Rammentando che il mancato funzionamento della giustizia civile produrrà inevitabilmente l’allontanamento di nuovi investitori. Con un danno inestimabile per i prossimi decenni. Senza contare che un sistema-sud veramente funzionale avrebbe il doppio vantaggio di estendere i benefici al territorio. E non solo per il tempo necessario al finanziamento europeo di turno, ma per fare un passo in più, ha sostenuto Lorenzo Zoppoli, docente di diritto del lavoro all’Università Federico II di Napoli. Si pensi per un attimo a quali scenari si aprirebbero se si smettesse di attendere i fondi europei concependoli come la soluzione unica alle numerosi questioni. Strutturando invece una mente amministrativa complessa, capace di fare tesoro di quegli stanziamenti e non per il contingente, ma piuttosto per investire in programmazione e proposte rivolte al futuro. Chiedendosi perché mentre il Mezzogiorno cresce dello 0,3%, le altre aree sottosviluppate europee del 3%.

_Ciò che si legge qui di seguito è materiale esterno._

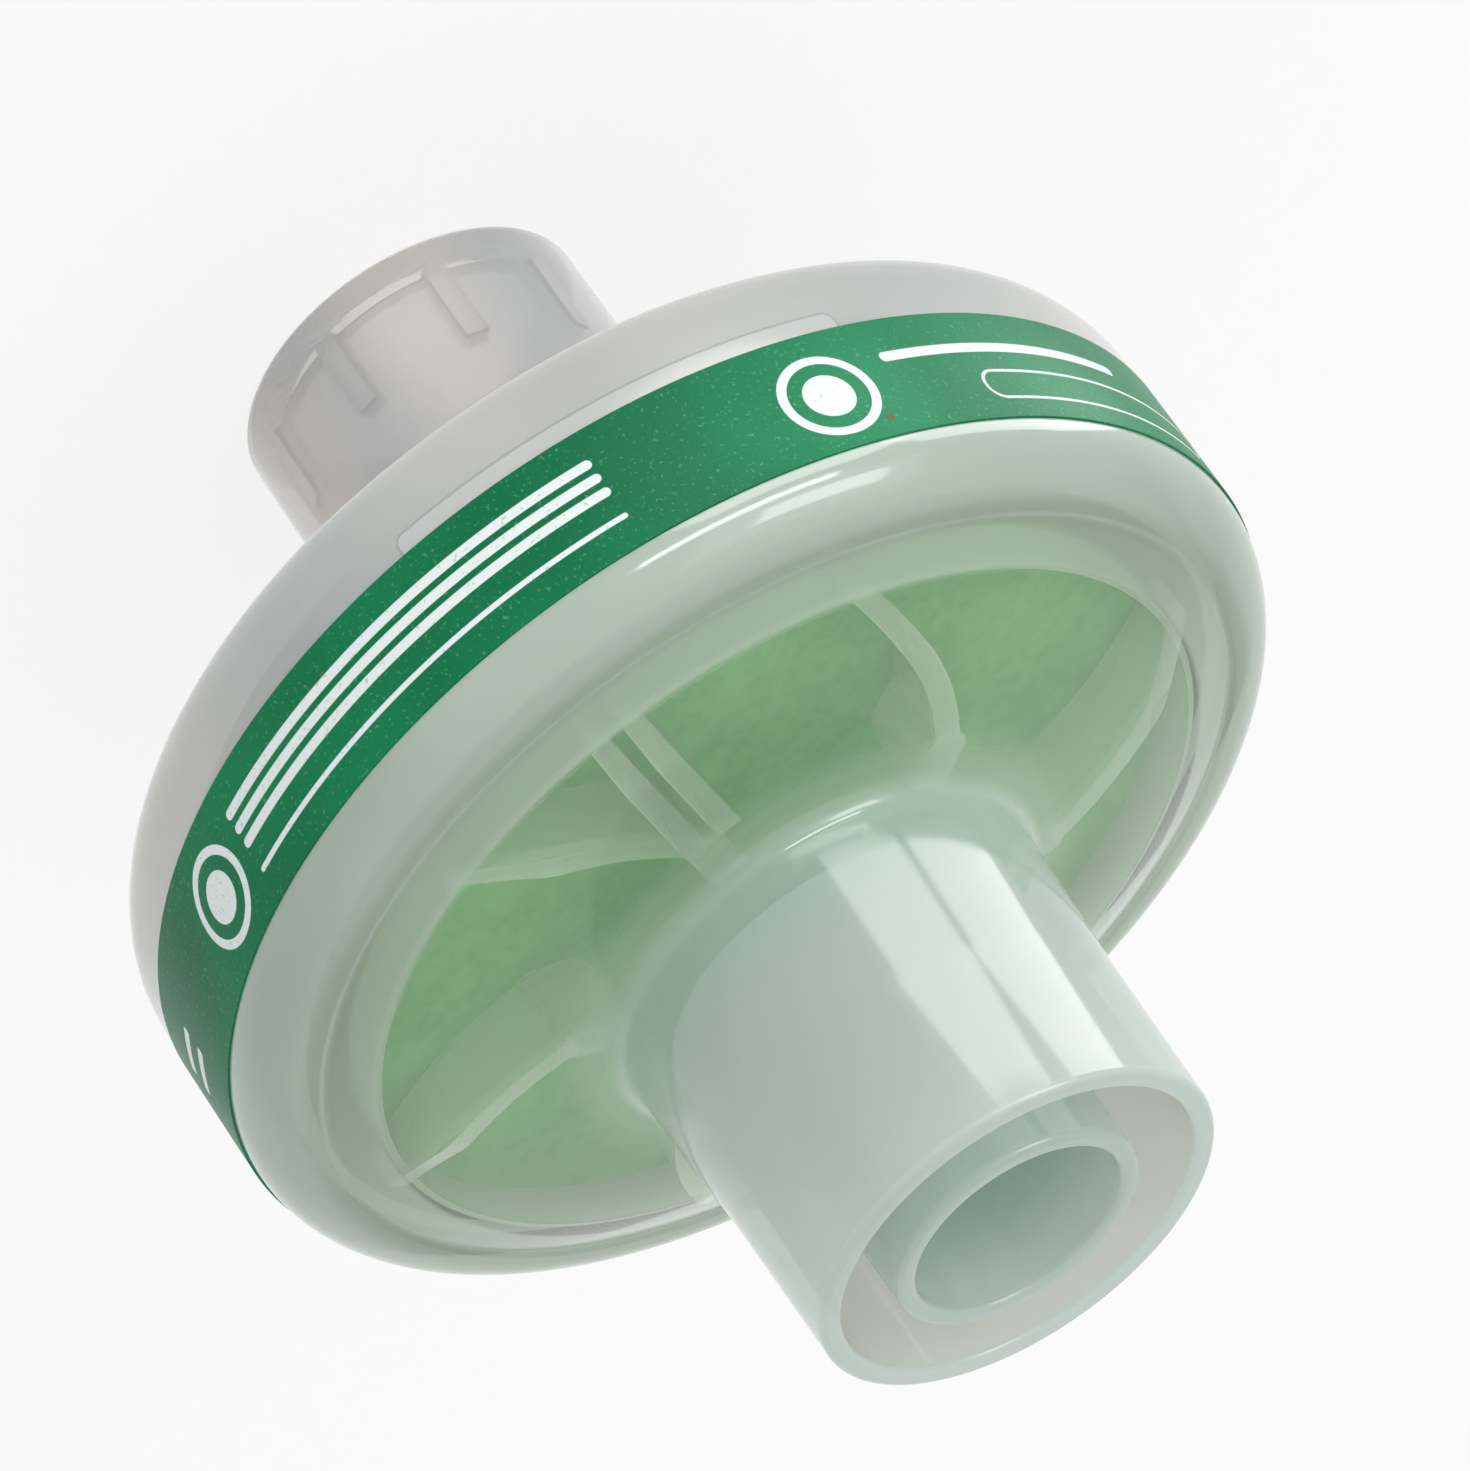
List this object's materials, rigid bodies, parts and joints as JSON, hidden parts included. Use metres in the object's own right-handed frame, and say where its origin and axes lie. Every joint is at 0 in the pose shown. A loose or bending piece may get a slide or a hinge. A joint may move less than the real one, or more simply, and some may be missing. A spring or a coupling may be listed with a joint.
{
  "type": "breathing circuit filter",
  "caption": "Round in-line breathing filter with a moisture pad under a ribbed clear dome, and a conical double port at each end.",
  "frame": {"origin": "centre of the machine port's end face, on which the filter stands", "axes": "+Z along the common axis of both ports, from the machine port to the patient port; the part is round, and -Y faces the picture's viewpoint"},
  "size_m": [0.0664, 0.0664, 0.0694],
  "materials": {
    "clear_plastic": "milky translucent polypropylene, glossy moulded surface",
    "clear_plastic_back": "milky translucent polypropylene, glossy moulded surface",
    "green_foam": "fine open-cell foam, pale green",
    "white_felt": "needle felt, off-white",
    "green_film": "printed self-adhesive film, deep green with a satin sheen"
  },
  "bodies": {
    "root": {"patient_housing": "clear_plastic", "machine_housing": "clear_plastic_back", "moisture_pad": "green_foam", "filter_disc": "white_felt", "label_band": "green_film"}
  },
  "joints": []
}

Darsi delle regole per le aziende sane, quindi, per rafforzare la legalità, cancellando quella zona grigia che produce concorrenza sleale restringendo il libero mercato. Senza dimenticare un altro fattore, forse fino a oggi sottovalutato: quello della concorrenza. L’asse composto dalle macroregioni del nord Europa vanta infatti un tasso organizzativo ed economico oggettivamente maggiore rispetto al sud che, nonostante l’invidiabile posizione di molo naturale nel Mediterraneo, non ha sfruttato come avrebbe potuto il fattore geopolitico, come denotato da Giancarlo Lanna.
Sono quei soggetti che si muovono nel campo dello sviluppo e dell’internazionalizzazione che hanno il compito gravoso di pensare a più fasi una politica di sistema. Tenendo ben presente le filiere, i nuovi snodi infrastrutturali come il Corridoio VIII e quella voglia di riscatto sociale che deve emergere, ma senza innalzare il Pil come unico parametro del benessere. Il tutto tenuto insieme dalla responsabilità delle classi dirigenti del Mezzogiorno, che poi è - come hanno sottolineato i due direttori Mario Ciampi e Ivano Russo - il punto nodale del documento congiunto prodotto dalle due fondazioni.